Jonathan Fowler is a historical archaeologist who teaches at Saint Mary’s University. He holds degrees from Saint Mary’s, Acadia University, the University of Sheffield, and the University of Oxford and has wide-ranging interests in the fields of archaeology, anthropology and history. For the past decade, Jonathan has directed archaeological excavations at Grand-Pré National Historic Site. He is the co-author, with Paul Erickson, of two popular books on regional archeology, Underground Nova Scotia and Underground New Brunswick.

 

Jonathan Fowler's profile page

Earle Lockerby studied chemistry, engineering and management at Mount Allison University, Nova Scotia Technical College and the Imperial College in London before embarking on a thirty-year career in the nuclear power industry.
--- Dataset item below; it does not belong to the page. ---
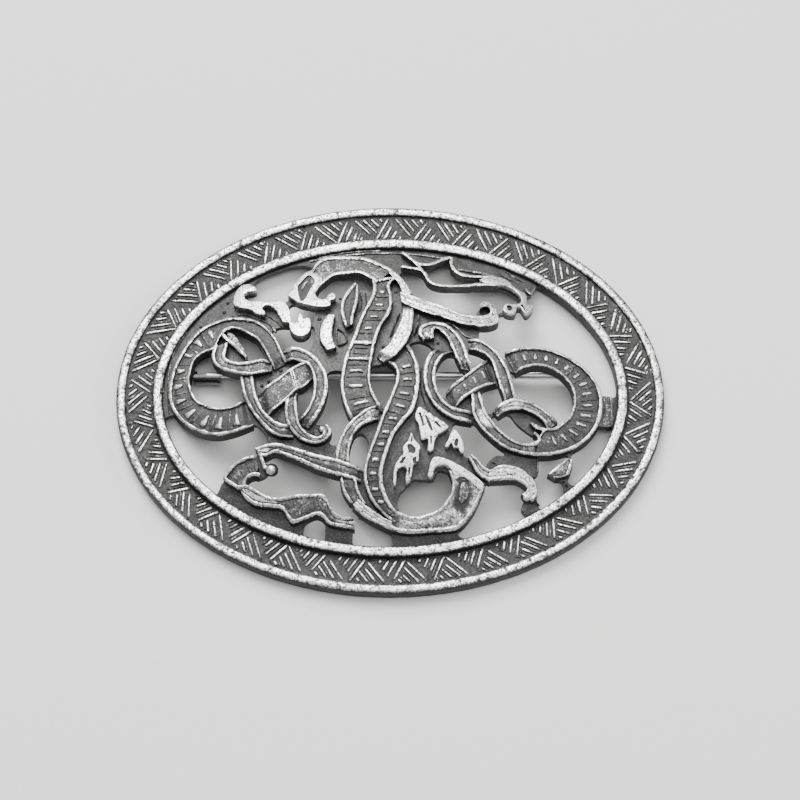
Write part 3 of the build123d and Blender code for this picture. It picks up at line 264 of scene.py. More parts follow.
# Holes through the ground between the bands
GAPS = {
    "foot_gap": [
        (-62.5, 62.5), (-58, 57.5), (-50, 57), (-45, 60.5), (-42, 63.5), (-39, 72), (-36.5, 79.5),
        (-34.5, 83), (-36.5, 87.5), (-43, 88), (-50, 85), (-57, 80.5), (-60.5, 76.5), (-61.8, 72),
        (-63, 68)],
    "jaw_gap": [
        (-45.3, 54), (-42.5, 57.5), (-38, 54.5), (-33.3, 53), (-33, 49), (-33.6, 44), (-35, 40.5),
        (-39, 40), (-43, 43), (-44.8, 49)],
    "ball_gap": [
        (-52, 38), (-48.5, 40.5), (-44, 40), (-40, 37), (-36, 38.5), (-33.7, 40), (-33, 35),
        (-33.6, 29), (-35, 24), (-38.5, 20.5), (-45, 20), (-48.5, 25), (-50.5, 31)],
    "leaf_gap": [
        (-70, 38.8), (-65, 37.5), (-60, 32.5), (-56.5, 25.5), (-54, 17), (-56.5, 12.5), (-61, 13),
        (-63.5, 18.5), (-66, 24), (-69.5, 30), (-72, 35)],
    "left_loop_gap": [
        (-76.5, 26), (-82, 24.5), (-86, 19.5), (-88.2, 12), (-88.5, 5.5), (-86.8, -3), (-84.5, -8.2),
        (-81, -11.3), (-77, -13.8), (-72.5, -14.6), (-67.5, -13.5), (-63, -10), (-62.5, 0), (-63, 6),
        (-66, 11), (-72.5, 14.5), (-75.8, 19)],
    "left_ring_gap": [
        (-40.5, -5.5), (-37, -3.5), (-33.3, 1), (-32, -4), (-33, -12), (-35.5, -18.5), (-38.5, -21),
        (-41, -19), (-42, -13)],
    "centre_left_gap": [
        (-27.5, 6), (-24, 8.5), (-20.5, 6.5), (-19.5, -3), (-19, -12), (-17, -22), (-17.5, -30),
        (-20.5, -36), (-22, -39.5), (-25.5, -39.5), (-27, -35), (-28.5, -28.5), (-33, -25.5),
        (-32, -20.5), (-29.5, -12), (-28.4, -3)],
    "centre_gap": [
        (-9, 9.5), (-4.5, 12), (0, 14.5), (2.5, 10), (4, 4), (3.5, -2), (1.5, -9), (-0.5, -16),
        (-4, -17), (-6.5, -14), (-8.5, -7), (-9.5, 1)],
    "arc_gap": [
        (-16, -36), (-13, -33), (-10.3, -35), (-9, -40), (-10, -48), (-12, -56.5), (-17.5, -56),
        (-17.7, -48), (-17.3, -42)],
    "leg_gap": [
        (-62.5, -62), (-60, -58.2), (-55, -57.5), (-52, -53), (-54, -48), (-51, -44.5), (-45, -45.5),
        (-38, -49.5), (-31, -54), (-24, -57), (-19.5, -60), (-19.7, -66), (-17.5, -72), (-14.5, -77),
        (-13.5, -82), (-15, -87), (-20, -86.5), (-24.5, -83.5), (-27.5, -77), (-30, -73), (-36, -73),
        (-44, -73.8), (-51, -74), (-57, -71), (-61, -67)],
    "rim_gap": [
        (-15.5, -83), (-11, -83.5), (-5, -88), (0, -91), (0.8, -95), (0.3, -100), (-8, -100.5),
        (-15.5, -99), (-16, -90)],
    "leg_notch": [
        (-37, -86), (-32, -82.5), (-28.5, -85), (-28, -90), (-28.8, -96), (-33, -95.3), (-37, -93.5)],
    "lower_left_gap": [
        (-98.5, -14.5), (-94, -14), (-89, -22), (-83, -27), (-75, -29.5), (-68, -28), (-60, -24.5),
        (-57, -26), (-54, -31), (-53, -37), (-56, -42), (-60, -46), (-66, -49), (-70.5, -55),
        (-73.3, -59.5), (-76, -65.5), (-82, -61), (-88, -52), (-93, -42), (-97, -30), (-99.5, -21)],
    "mouth_gap": [
        (-32.3, 62), (-31.3, 67), (-28, 73.3), (-24, 77), (-18.5, 77.3), (-13.5, 77.3), (-10, 74),
        (-8, 69.5), (-8.3, 65.5), (-12, 66.5), (-15.5, 65.5), (-18, 60), (-20.5, 57), (-24, 58),
        (-27, 59.5), (-30.2, 59)],
    "limb_gap": [
        (7.5, 63.5), (6.5, 70), (4, 76.5), (5.5, 81.5), (9, 80.8), (13, 79), (16, 74.5), (18.5, 69.5),
        (24, 67.3), (32, 67.7), (42, 69.5), (50, 69.5), (54, 66), (56.8, 61.5), (55.5, 57), (50.5, 55),
        (48.8, 51.5), (46.5, 51), (43.5, 54), (40, 53.5), (38, 50), (36.5, 45.5), (30, 47.5),
        (22, 51.5), (13, 56.5)],
    "foot_eye": [
        (14.2, 81.5), (18, 84), (22, 87), (25.8, 89), (26.5, 85.5), (27.3, 81.5), (30, 77.7),
        (34, 75.5), (38.5, 75), (39, 71.2), (32, 69), (25, 68.5), (19.8, 69.8), (17.7, 73), (16.3, 77.5)],
    "upper_right_gap": [
        (60, 64.5), (62.3, 66.5), (65, 74.5), (71, 71), (78.5, 62.5), (85.5, 53), (91.5, 42),
        (95.8, 31), (98.6, 19), (99.6, 8), (99, -0.5), (95.5, -1.5), (92, -2.5), (90, 4), (86, 11),
        (80, 17.3), (72, 22), (64, 23.5), (56, 22), (51, 19), (48.5, 16.5), (45.5, 21.5), (42, 25.5),
        (38, 28), (39, 33.5), (39.5, 38), (43.5, 40), (46.5, 43), (46.3, 48.5), (50, 50.5), (53.5, 51),
        (57, 55), (60, 51.5), (61.5, 55), (59.5, 59)],
    "spur_gap": [
        (7.5, 22), (10.3, 17), (11.8, 12.5), (15, 12), (17.3, 16.3), (18.8, 20.5), (17.5, 25),
        (13.5, 28), (9.5, 27)],
    "right_ring_gap": [
        (19.2, 9), (21.3, 14.5), (24.5, 18.3), (28.3, 18), (29.8, 13), (31.5, 8.5), (33.5, 4.5),
        (30, 0.5), (26.5, -5), (24.5, -9.5), (21, -9), (19.3, -3), (18.6, 3)],
    "strap_gap": [
        (33.5, 21.5), (36.5, 21.7), (41, 19.5), (44, 16.5), (45.5, 12.5), (42.5, 13.5), (38.5, 9.5),
        (35, 7), (34, 13)],
    "lead_gap": [
        (40.5, -4), (45, -1), (48, -1), (49.4, -6), (50.5, -12), (47.5, -15.5), (45, -18.5),
        (41.5, -18.5), (40, -14), (38.8, -9)],
    "right_loop_gap": [
        (55, 9), (59.5, 12), (65, 13.5), (70, 12.3), (75, 8.8), (78.7, 3), (80.3, -4), (80, -12),
        (78, -19), (74.5, -24), (71, -24), (69.5, -20.5), (65, -16), (60, -12.7), (54, -12), (52.3, -8),
        (51.8, -1), (50.7, 6), (52, 10)],
    "hook_gap": [
        (45.5, -19.5), (50, -18.3), (52.5, -19.5), (55, -24), (59, -28.5), (62.5, -31.5), (64.2, -35),
        (60, -38), (54, -37), (48.7, -33), (45, -27.5), (43.5, -22.5)],
    "lower_centre_gap": [
        (28.5, -25.5), (36, -25.5), (39.5, -29.5), (44, -35.5), (49, -41), (49.5, -44.5), (46, -45),
        (43, -48.5), (40.5, -52.5), (37, -49), (34, -47), (32, -45.5), (31, -39), (28.8, -32.5),
        (26.5, -30)],
    "leaf_side_gap": [
        (64.5, -43.5), (70, -42.5), (77, -41.5), (77.5, -46), (73.5, -50.5), (70.5, -54.5), (71.5, -57),
        (75, -58), (75.5, -63), (74.5, -67.5), (66, -75), (63.8, -70), (62, -63), (60.5, -58),
        (64.3, -54)],
    "rim_right_gap": [
        (92, -21), (98, -21.5), (96.5, -31.5), (93, -41), (87.5, -51), (82.5, -58.5), (78.5, -59),
        (77, -55), (78, -49), (78.5, -43.5), (80.5, -37.5), (86, -31.5), (90, -23.5)],
    "lower_right_gap": [
        (39.5, -66.5), (43, -60.5), (48, -59), (54, -58.5), (58, -61), (59.3, -66), (57.8, -72),
        (57, -76.5), (59.5, -81.5), (52.5, -86), (44.5, -90.5), (35.5, -94), (30.5, -93.5), (30, -90),
        (34.5, -82.5), (37.5, -75)],
    "lower_mouth_gap": [
        (4, -70), (3.5, -77), (6.5, -84), (11.5, -85.3), (17, -83.4), (21.7, -80.2), (24.8, -75.5),
        (26.9, -70), (27.5, -64), (25.5, -57), (21.5, -55), (20, -57), (18.3, -61), (14, -61),
        (10, -61), (7, -65)],
}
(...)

Since his retirement in 1996, he has turned his attention to his other passion, eighteenth-century Maritime history, publishing papers in such peer-reviewed scholarly journals as Acadiensis, Canadian Journal of Native Studies and Native Studies Review. Author of Deportation of the Prince Edward Island Acadians, Lockerby splits his time between his residence in Sandford, Ontario, and his summer cottage at Darnley, PEI.